* Exercise instructions *
Return the line containing "chuck_jaws()", the line containing "import math", and every line between them, exactly as they stand. Output nothing else.

* Entries provided *
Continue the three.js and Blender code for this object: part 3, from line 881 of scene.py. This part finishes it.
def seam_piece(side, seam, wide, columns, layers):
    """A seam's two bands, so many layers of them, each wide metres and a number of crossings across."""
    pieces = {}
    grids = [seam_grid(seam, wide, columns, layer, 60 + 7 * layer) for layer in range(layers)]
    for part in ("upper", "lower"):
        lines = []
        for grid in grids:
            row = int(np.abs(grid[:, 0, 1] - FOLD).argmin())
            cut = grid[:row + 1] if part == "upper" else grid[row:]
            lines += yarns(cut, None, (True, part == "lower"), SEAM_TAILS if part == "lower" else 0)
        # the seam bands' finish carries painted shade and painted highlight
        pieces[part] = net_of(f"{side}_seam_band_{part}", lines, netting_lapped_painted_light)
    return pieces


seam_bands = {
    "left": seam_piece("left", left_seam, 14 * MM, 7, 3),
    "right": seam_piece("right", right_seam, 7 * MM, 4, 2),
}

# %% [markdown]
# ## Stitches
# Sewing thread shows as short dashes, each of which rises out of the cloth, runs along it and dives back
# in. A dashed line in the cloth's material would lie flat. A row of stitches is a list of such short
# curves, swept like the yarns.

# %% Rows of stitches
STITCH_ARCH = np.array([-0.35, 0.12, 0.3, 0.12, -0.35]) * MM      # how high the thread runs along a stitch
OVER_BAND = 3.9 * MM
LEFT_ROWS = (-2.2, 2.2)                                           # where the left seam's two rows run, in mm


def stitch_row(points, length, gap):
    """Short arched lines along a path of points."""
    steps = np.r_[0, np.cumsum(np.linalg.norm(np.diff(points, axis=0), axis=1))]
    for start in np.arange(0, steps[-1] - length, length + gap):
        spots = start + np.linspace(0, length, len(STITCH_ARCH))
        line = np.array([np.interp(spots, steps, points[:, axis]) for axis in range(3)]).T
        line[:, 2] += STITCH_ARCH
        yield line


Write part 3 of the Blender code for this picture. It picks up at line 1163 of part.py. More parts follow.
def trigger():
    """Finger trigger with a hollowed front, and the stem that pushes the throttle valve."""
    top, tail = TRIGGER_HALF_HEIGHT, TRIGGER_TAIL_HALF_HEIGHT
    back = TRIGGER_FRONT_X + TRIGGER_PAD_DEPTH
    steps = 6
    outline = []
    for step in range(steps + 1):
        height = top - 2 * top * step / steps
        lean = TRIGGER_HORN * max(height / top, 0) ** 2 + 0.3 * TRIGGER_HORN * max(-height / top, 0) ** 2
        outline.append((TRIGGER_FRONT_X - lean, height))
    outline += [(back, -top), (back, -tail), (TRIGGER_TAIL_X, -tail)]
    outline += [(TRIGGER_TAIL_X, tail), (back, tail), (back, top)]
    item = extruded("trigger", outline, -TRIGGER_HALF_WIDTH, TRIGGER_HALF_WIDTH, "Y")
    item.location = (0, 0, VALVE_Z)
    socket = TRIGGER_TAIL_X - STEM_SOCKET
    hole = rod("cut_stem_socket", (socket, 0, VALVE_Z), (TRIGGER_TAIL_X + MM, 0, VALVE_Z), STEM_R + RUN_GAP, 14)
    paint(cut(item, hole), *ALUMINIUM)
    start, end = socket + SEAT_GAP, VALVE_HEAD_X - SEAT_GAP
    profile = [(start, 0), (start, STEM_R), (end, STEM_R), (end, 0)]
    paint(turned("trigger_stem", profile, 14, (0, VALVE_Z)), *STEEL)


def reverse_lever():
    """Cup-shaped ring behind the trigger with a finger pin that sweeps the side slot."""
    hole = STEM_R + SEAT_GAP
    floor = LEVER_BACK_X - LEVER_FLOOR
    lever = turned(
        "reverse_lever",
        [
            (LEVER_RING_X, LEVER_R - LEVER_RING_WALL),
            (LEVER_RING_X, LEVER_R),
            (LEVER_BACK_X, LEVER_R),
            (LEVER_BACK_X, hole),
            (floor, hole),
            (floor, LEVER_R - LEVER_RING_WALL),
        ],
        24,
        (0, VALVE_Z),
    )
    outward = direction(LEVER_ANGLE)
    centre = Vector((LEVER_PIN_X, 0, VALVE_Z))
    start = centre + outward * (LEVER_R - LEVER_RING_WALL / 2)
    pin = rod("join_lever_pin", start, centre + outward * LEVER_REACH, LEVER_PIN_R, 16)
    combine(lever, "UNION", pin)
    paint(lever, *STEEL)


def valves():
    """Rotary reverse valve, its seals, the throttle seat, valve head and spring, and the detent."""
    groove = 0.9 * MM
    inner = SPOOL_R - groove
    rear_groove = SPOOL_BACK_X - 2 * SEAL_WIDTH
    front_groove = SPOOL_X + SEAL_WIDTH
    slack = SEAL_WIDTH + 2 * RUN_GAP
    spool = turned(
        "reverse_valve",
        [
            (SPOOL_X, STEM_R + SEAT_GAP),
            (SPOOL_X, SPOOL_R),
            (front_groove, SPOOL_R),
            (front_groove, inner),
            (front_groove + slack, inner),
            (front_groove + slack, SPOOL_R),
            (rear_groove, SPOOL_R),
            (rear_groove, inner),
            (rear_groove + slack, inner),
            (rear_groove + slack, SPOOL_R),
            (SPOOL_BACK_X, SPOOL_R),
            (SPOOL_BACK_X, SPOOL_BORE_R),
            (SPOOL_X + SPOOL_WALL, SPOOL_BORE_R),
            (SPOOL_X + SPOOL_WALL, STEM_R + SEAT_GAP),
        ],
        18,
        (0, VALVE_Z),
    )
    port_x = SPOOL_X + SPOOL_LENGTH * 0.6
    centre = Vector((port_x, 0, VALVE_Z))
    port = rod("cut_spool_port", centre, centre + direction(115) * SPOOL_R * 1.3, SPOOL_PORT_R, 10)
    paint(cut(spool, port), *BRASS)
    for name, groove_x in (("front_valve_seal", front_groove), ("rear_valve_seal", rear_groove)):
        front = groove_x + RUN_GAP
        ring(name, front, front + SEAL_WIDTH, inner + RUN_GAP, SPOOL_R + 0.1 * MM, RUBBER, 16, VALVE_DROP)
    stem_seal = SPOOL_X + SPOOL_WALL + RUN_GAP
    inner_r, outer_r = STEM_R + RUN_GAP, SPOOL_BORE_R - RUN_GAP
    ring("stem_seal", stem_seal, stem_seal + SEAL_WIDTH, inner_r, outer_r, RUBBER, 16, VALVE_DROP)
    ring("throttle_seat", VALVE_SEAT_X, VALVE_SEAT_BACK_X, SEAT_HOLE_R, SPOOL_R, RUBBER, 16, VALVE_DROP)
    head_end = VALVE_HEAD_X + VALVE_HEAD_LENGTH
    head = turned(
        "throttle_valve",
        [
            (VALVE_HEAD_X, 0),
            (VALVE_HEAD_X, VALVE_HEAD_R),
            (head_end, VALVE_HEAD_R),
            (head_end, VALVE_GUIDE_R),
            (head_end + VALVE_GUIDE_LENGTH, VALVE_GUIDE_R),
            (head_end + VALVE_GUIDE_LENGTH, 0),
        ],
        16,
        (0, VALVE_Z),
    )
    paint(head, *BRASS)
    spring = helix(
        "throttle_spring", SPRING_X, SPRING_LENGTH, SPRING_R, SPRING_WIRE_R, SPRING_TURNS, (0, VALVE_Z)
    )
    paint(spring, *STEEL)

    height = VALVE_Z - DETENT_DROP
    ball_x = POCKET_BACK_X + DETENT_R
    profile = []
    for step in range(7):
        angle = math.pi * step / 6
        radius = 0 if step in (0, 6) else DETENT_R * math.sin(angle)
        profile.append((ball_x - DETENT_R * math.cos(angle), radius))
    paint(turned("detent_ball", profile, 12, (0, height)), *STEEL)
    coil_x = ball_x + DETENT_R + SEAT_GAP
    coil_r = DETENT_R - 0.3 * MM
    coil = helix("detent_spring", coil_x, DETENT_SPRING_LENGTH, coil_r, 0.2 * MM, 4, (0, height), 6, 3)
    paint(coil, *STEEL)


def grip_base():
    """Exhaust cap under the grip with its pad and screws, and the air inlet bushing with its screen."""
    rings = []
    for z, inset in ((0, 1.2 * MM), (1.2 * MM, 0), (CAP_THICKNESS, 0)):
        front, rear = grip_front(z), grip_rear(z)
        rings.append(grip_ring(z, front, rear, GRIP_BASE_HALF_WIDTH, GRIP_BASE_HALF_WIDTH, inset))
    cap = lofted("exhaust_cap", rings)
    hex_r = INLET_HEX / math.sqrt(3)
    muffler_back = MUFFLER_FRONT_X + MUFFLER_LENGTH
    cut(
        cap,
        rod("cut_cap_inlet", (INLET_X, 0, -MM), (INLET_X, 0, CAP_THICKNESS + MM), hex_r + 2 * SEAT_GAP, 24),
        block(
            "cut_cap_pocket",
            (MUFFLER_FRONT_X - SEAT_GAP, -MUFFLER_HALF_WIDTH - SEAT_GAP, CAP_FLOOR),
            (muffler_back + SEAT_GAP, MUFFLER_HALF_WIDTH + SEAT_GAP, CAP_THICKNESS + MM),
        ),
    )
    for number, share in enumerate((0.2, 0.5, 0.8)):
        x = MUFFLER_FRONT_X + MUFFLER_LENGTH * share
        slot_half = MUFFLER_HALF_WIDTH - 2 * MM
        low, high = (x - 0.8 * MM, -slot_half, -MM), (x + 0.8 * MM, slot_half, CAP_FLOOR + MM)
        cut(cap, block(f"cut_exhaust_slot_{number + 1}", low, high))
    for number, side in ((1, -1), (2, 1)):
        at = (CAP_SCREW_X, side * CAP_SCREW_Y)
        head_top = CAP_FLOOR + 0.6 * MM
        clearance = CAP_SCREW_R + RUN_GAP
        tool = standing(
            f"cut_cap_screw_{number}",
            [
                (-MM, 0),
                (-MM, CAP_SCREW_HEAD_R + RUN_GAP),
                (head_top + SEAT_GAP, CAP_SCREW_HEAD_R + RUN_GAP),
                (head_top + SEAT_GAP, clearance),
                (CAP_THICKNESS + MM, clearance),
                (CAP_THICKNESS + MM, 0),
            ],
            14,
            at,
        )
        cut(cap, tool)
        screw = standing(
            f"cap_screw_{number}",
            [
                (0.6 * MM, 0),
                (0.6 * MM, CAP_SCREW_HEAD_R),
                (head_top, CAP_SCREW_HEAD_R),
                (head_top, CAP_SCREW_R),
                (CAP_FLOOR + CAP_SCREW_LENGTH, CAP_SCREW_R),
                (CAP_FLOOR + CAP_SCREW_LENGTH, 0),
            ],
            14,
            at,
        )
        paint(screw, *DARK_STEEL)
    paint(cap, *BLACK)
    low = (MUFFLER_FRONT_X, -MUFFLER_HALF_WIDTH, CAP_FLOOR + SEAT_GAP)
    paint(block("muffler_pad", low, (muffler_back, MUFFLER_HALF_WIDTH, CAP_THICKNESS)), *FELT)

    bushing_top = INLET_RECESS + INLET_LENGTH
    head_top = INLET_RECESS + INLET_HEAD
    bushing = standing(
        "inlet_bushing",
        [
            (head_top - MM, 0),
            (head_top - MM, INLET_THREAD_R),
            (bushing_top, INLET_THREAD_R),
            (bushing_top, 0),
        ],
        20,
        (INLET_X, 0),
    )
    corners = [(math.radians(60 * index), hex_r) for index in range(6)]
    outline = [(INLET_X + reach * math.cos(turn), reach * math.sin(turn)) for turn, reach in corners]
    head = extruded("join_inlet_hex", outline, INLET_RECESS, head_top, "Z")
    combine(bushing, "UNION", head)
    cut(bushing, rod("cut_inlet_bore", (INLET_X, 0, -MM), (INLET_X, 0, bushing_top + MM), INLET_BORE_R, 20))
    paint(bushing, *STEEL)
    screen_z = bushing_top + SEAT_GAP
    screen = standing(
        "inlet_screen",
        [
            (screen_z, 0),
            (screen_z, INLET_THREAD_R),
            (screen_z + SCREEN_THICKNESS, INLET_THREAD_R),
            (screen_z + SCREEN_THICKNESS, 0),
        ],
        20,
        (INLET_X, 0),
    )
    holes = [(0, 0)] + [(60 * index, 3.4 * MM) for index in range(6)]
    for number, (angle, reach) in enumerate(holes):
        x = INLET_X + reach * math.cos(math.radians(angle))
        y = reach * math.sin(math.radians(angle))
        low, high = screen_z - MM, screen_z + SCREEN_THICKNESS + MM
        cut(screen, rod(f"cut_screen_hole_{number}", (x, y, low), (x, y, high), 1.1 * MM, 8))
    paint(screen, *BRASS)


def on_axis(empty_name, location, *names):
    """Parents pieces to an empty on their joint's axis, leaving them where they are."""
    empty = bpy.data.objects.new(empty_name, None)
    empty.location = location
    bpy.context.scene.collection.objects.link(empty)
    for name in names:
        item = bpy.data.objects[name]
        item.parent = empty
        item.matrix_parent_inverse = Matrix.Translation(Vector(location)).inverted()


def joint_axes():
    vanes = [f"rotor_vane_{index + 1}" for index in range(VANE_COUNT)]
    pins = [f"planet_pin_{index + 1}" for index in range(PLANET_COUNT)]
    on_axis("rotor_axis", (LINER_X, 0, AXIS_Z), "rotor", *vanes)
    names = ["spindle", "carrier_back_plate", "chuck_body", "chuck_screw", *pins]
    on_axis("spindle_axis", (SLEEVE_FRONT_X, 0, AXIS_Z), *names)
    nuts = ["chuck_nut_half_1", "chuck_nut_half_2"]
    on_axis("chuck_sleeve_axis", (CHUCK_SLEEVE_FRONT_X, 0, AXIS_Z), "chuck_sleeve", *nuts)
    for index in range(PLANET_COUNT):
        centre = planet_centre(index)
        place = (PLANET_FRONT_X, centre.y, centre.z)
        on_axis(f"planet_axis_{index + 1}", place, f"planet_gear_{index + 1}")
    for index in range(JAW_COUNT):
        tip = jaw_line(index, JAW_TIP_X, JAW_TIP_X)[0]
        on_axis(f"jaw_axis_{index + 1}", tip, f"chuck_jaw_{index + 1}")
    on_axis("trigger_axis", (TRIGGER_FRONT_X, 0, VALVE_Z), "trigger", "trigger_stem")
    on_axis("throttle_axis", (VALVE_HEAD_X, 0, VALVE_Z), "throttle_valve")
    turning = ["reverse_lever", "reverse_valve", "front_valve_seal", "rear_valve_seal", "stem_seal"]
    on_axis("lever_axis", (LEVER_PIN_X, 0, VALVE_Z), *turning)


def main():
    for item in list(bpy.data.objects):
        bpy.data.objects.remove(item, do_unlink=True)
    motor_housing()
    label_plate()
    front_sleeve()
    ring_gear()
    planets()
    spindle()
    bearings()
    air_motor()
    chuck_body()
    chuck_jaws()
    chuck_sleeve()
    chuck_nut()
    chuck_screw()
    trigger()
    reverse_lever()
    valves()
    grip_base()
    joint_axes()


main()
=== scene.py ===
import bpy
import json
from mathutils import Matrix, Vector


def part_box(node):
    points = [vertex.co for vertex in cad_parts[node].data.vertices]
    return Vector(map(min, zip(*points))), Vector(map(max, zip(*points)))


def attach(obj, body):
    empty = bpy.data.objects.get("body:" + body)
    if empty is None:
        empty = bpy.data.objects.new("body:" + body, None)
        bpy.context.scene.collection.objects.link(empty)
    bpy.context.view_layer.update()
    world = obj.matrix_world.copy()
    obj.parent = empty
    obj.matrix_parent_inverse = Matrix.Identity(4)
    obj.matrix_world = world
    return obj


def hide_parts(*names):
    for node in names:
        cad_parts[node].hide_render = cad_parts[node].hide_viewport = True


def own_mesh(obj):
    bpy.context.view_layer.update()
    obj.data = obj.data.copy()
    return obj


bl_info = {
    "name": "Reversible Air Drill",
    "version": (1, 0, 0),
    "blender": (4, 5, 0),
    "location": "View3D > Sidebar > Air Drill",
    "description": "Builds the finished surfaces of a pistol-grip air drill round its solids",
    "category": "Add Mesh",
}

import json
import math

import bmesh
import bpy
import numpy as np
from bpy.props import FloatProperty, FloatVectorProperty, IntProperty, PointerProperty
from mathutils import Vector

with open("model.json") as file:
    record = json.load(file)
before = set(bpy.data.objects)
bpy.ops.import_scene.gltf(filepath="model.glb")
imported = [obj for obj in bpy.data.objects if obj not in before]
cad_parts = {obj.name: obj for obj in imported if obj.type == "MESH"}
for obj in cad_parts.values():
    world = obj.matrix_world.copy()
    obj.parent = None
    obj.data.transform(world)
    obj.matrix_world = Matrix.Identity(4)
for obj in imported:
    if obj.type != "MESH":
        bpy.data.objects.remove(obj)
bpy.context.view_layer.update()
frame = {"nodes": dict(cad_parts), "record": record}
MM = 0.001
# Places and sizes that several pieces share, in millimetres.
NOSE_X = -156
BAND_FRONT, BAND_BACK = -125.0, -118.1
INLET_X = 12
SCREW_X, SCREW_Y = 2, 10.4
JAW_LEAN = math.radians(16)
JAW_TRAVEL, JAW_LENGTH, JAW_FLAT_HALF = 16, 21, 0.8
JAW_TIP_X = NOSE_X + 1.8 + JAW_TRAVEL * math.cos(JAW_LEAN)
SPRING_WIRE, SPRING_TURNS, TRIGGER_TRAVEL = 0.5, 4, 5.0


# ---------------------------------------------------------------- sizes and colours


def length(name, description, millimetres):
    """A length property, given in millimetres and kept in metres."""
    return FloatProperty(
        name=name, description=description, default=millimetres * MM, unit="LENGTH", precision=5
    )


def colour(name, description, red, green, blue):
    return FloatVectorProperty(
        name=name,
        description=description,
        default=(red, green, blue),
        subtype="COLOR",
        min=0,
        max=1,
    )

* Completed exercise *
    chuck_jaws()
    chuck_sleeve()
    chuck_nut()
    chuck_screw()
    trigger()
    reverse_lever()
    valves()
    grip_base()
    joint_axes()


main()
=== scene.py ===
import bpy
import json
from mathutils import Matrix, Vector


def part_box(node):
    points = [vertex.co for vertex in cad_parts[node].data.vertices]
    return Vector(map(min, zip(*points))), Vector(map(max, zip(*points)))


def attach(obj, body):
    empty = bpy.data.objects.get("body:" + body)
    if empty is None:
        empty = bpy.data.objects.new("body:" + body, None)
        bpy.context.scene.collection.objects.link(empty)
    bpy.context.view_layer.update()
    world = obj.matrix_world.copy()
    obj.parent = empty
    obj.matrix_parent_inverse = Matrix.Identity(4)
    obj.matrix_world = world
    return obj


def hide_parts(*names):
    for node in names:
        cad_parts[node].hide_render = cad_parts[node].hide_viewport = True


def own_mesh(obj):
    bpy.context.view_layer.update()
    obj.data = obj.data.copy()
    return obj


bl_info = {
    "name": "Reversible Air Drill",
    "version": (1, 0, 0),
    "blender": (4, 5, 0),
    "location": "View3D > Sidebar > Air Drill",
    "description": "Builds the finished surfaces of a pistol-grip air drill round its solids",
    "category": "Add Mesh",
}

import json
import math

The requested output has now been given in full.